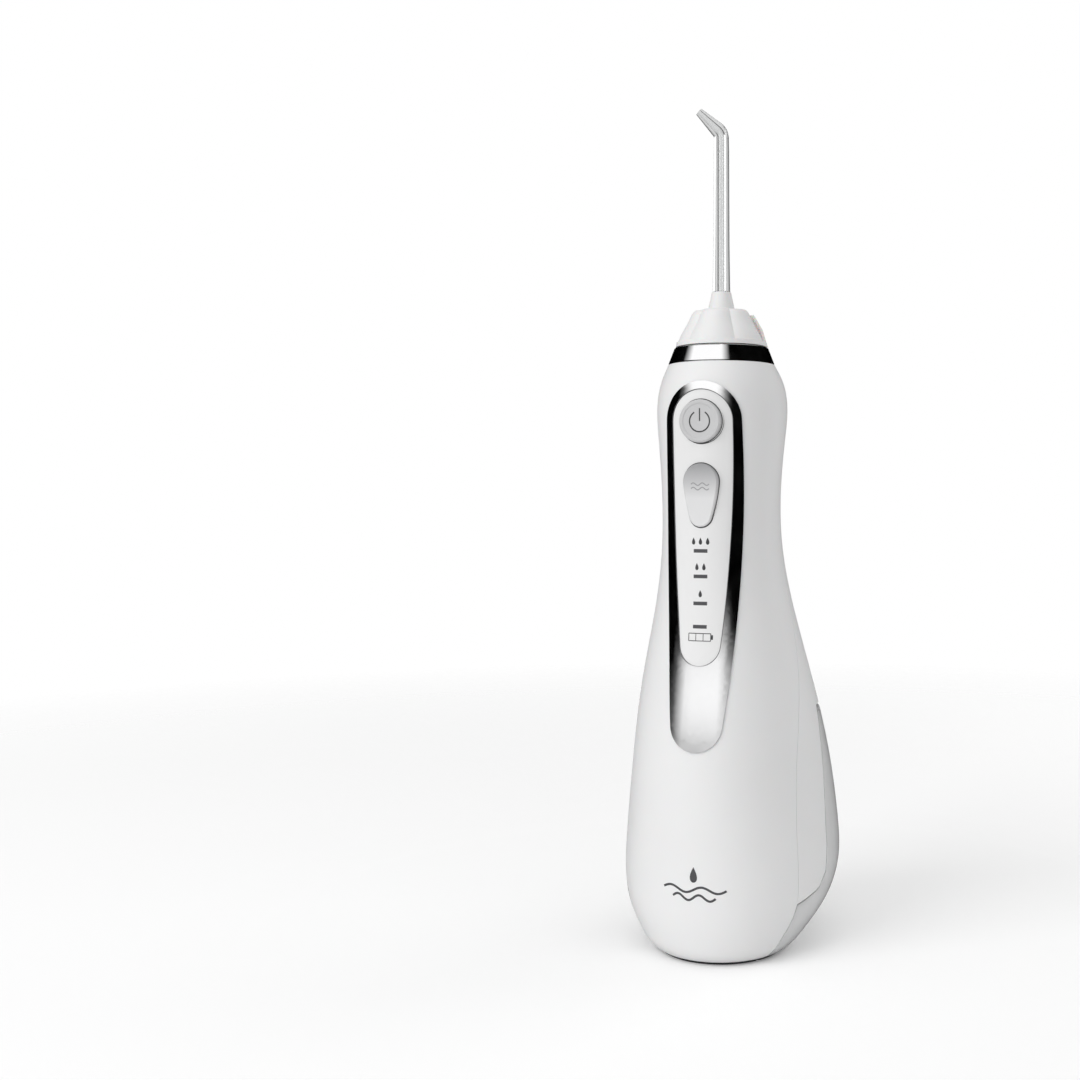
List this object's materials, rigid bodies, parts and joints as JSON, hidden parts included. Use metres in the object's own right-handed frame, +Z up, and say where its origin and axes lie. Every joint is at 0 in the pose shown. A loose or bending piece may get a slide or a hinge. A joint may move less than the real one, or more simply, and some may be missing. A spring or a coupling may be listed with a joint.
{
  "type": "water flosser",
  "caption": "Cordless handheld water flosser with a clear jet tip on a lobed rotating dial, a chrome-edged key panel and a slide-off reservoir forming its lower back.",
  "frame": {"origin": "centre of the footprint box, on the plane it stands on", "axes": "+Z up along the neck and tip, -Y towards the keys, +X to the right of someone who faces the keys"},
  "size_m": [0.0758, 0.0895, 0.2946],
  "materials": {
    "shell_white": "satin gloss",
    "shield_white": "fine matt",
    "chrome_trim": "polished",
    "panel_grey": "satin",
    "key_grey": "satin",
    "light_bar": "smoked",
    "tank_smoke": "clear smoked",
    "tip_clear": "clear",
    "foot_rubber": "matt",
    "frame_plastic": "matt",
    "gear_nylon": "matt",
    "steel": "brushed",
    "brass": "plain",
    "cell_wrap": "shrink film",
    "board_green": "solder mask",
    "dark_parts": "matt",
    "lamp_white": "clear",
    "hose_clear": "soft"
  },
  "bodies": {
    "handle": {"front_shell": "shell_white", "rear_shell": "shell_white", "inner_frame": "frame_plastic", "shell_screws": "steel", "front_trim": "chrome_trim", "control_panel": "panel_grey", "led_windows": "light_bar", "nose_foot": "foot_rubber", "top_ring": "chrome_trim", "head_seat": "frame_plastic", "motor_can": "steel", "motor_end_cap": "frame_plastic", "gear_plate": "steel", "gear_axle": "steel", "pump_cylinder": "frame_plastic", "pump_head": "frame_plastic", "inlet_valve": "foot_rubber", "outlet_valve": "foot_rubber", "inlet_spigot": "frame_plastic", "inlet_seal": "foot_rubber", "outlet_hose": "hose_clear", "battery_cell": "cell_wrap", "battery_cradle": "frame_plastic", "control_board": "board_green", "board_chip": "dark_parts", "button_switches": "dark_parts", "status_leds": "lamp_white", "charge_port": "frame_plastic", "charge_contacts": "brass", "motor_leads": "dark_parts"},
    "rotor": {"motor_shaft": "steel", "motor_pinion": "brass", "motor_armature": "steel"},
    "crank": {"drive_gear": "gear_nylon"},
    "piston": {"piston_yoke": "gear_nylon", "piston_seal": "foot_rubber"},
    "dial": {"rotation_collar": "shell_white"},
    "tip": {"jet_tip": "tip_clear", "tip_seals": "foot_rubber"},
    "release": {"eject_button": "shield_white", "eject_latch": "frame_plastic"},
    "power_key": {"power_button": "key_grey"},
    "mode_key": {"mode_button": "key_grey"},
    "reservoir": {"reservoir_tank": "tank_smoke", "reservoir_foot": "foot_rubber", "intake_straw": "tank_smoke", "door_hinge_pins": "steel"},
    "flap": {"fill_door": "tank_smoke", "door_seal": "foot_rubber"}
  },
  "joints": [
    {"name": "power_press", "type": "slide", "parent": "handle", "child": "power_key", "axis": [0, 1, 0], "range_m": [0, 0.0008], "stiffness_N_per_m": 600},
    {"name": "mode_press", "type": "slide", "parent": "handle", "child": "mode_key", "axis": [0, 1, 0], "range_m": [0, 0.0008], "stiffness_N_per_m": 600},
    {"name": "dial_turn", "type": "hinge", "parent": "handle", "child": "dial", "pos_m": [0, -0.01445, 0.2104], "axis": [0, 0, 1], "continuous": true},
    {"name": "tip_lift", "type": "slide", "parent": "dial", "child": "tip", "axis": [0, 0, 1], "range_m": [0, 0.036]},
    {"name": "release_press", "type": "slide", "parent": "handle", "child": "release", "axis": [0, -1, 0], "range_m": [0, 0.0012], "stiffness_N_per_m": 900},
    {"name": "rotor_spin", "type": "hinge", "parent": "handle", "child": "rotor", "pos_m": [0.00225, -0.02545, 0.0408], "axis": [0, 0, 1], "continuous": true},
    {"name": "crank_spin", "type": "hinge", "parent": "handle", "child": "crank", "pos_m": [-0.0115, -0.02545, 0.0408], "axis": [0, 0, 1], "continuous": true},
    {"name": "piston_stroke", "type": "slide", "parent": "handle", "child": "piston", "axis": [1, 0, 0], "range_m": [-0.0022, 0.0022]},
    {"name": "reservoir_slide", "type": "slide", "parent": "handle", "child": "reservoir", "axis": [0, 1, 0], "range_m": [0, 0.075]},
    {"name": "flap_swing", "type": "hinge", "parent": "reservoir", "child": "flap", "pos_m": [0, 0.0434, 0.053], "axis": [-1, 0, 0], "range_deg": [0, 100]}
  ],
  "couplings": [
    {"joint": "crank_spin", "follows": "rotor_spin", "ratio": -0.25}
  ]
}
● ● ● ●
• GIVEN TASK:
Print again each line of the listing above, exactly as it appears.

• FULL OUTPUT:
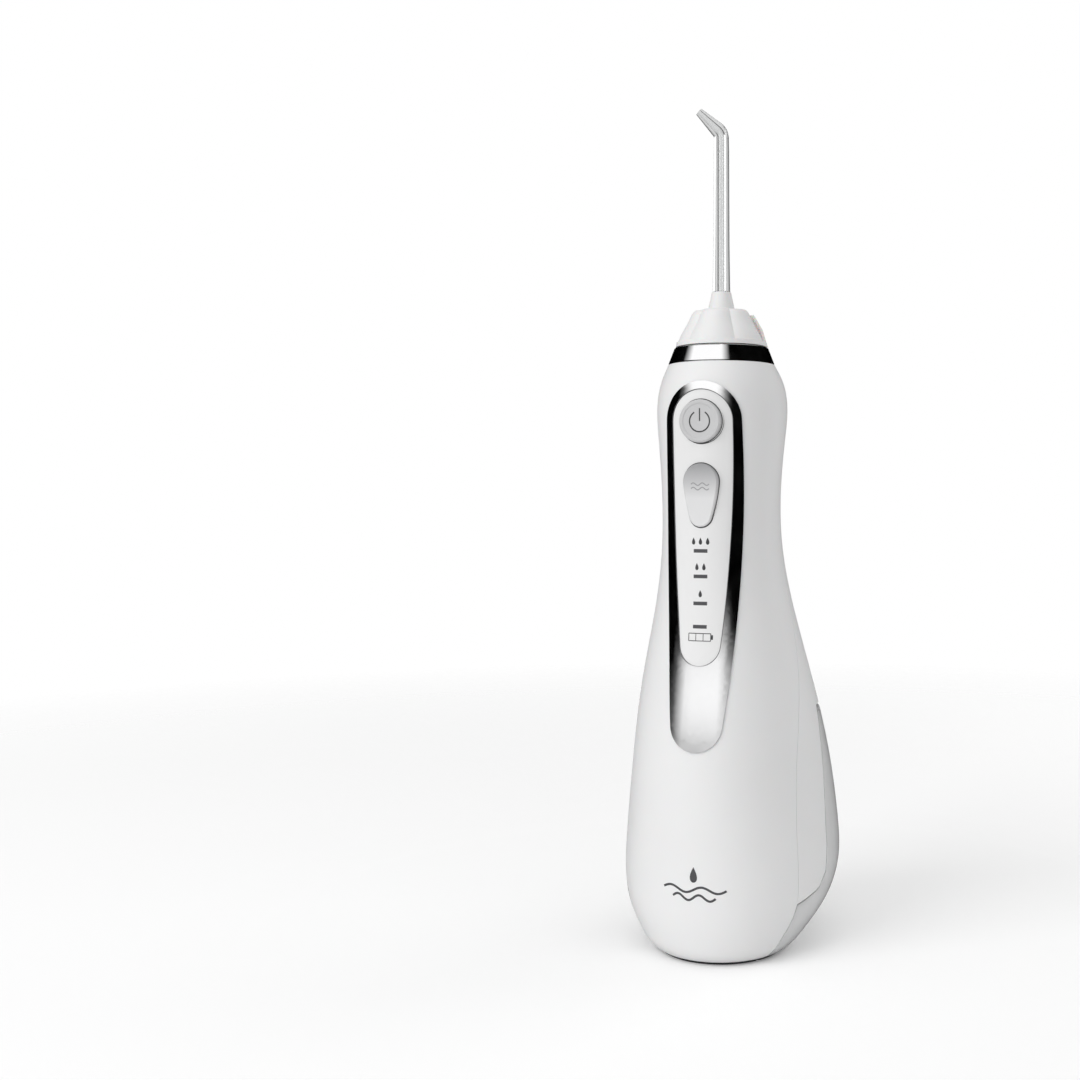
List this object's materials, rigid bodies, parts and joints as JSON, hidden parts included. Use metres in the object's own right-handed frame, +Z up, and say where its origin and axes lie. Every joint is at 0 in the pose shown. A loose or bending piece may get a slide or a hinge. A joint may move less than the real one, or more simply, and some may be missing. A spring or a coupling may be listed with a joint.
{
  "type": "water flosser",
  "caption": "Cordless handheld water flosser with a clear jet tip on a lobed rotating dial, a chrome-edged key panel and a slide-off reservoir forming its lower back.",
  "frame": {"origin": "centre of the footprint box, on the plane it stands on", "axes": "+Z up along the neck and tip, -Y towards the keys, +X to the right of someone who faces the keys"},
  "size_m": [0.0758, 0.0895, 0.2946],
  "materials": {
    "shell_white": "satin gloss",
    "shield_white": "fine matt",
    "chrome_trim": "polished",
    "panel_grey": "satin",
    "key_grey": "satin",
    "light_bar": "smoked",
    "tank_smoke": "clear smoked",
    "tip_clear": "clear",
    "foot_rubber": "matt",
    "frame_plastic": "matt",
    "gear_nylon": "matt",
    "steel": "brushed",
    "brass": "plain",
    "cell_wrap": "shrink film",
    "board_green": "solder mask",
    "dark_parts": "matt",
    "lamp_white": "clear",
    "hose_clear": "soft"
  },
  "bodies": {
    "handle": {"front_shell": "shell_white", "rear_shell": "shell_white", "inner_frame": "frame_plastic", "shell_screws": "steel", "front_trim": "chrome_trim", "control_panel": "panel_grey", "led_windows": "light_bar", "nose_foot": "foot_rubber", "top_ring": "chrome_trim", "head_seat": "frame_plastic", "motor_can": "steel", "motor_end_cap": "frame_plastic", "gear_plate": "steel", "gear_axle": "steel", "pump_cylinder": "frame_plastic", "pump_head": "frame_plastic", "inlet_valve": "foot_rubber", "outlet_valve": "foot_rubber", "inlet_spigot": "frame_plastic", "inlet_seal": "foot_rubber", "outlet_hose": "hose_clear", "battery_cell": "cell_wrap", "battery_cradle": "frame_plastic", "control_board": "board_green", "board_chip": "dark_parts", "button_switches": "dark_parts", "status_leds": "lamp_white", "charge_port": "frame_plastic", "charge_contacts": "brass", "motor_leads": "dark_parts"},
    "rotor": {"motor_shaft": "steel", "motor_pinion": "brass", "motor_armature": "steel"},
    "crank": {"drive_gear": "gear_nylon"},
    "piston": {"piston_yoke": "gear_nylon", "piston_seal": "foot_rubber"},
    "dial": {"rotation_collar": "shell_white"},
    "tip": {"jet_tip": "tip_clear", "tip_seals": "foot_rubber"},
    "release": {"eject_button": "shield_white", "eject_latch": "frame_plastic"},
    "power_key": {"power_button": "key_grey"},
    "mode_key": {"mode_button": "key_grey"},
    "reservoir": {"reservoir_tank": "tank_smoke", "reservoir_foot": "foot_rubber", "intake_straw": "tank_smoke", "door_hinge_pins": "steel"},
    "flap": {"fill_door": "tank_smoke", "door_seal": "foot_rubber"}
  },
  "joints": [
    {"name": "power_press", "type": "slide", "parent": "handle", "child": "power_key", "axis": [0, 1, 0], "range_m": [0, 0.0008], "stiffness_N_per_m": 600},
    {"name": "mode_press", "type": "slide", "parent": "handle", "child": "mode_key", "axis": [0, 1, 0], "range_m": [0, 0.0008], "stiffness_N_per_m": 600},
    {"name": "dial_turn", "type": "hinge", "parent": "handle", "child": "dial", "pos_m": [0, -0.01445, 0.2104], "axis": [0, 0, 1], "continuous": true},
    {"name": "tip_lift", "type": "slide", "parent": "dial", "child": "tip", "axis": [0, 0, 1], "range_m": [0, 0.036]},
    {"name": "release_press", "type": "slide", "parent": "handle", "child": "release", "axis": [0, -1, 0], "range_m": [0, 0.0012], "stiffness_N_per_m": 900},
    {"name": "rotor_spin", "type": "hinge", "parent": "handle", "child": "rotor", "pos_m": [0.00225, -0.02545, 0.0408], "axis": [0, 0, 1], "continuous": true},
    {"name": "crank_spin", "type": "hinge", "parent": "handle", "child": "crank", "pos_m": [-0.0115, -0.02545, 0.0408], "axis": [0, 0, 1], "continuous": true},
    {"name": "piston_stroke", "type": "slide", "parent": "handle", "child": "piston", "axis": [1, 0, 0], "range_m": [-0.0022, 0.0022]},
    {"name": "reservoir_slide", "type": "slide", "parent": "handle", "child": "reservoir", "axis": [0, 1, 0], "range_m": [0, 0.075]},
    {"name": "flap_swing", "type": "hinge", "parent": "reservoir", "child": "flap", "pos_m": [0, 0.0434, 0.053], "axis": [-1, 0, 0], "range_deg": [0, 100]}
  ],
  "couplings": [
    {"joint": "crank_spin", "follows": "rotor_spin", "ratio": -0.25}
  ]
}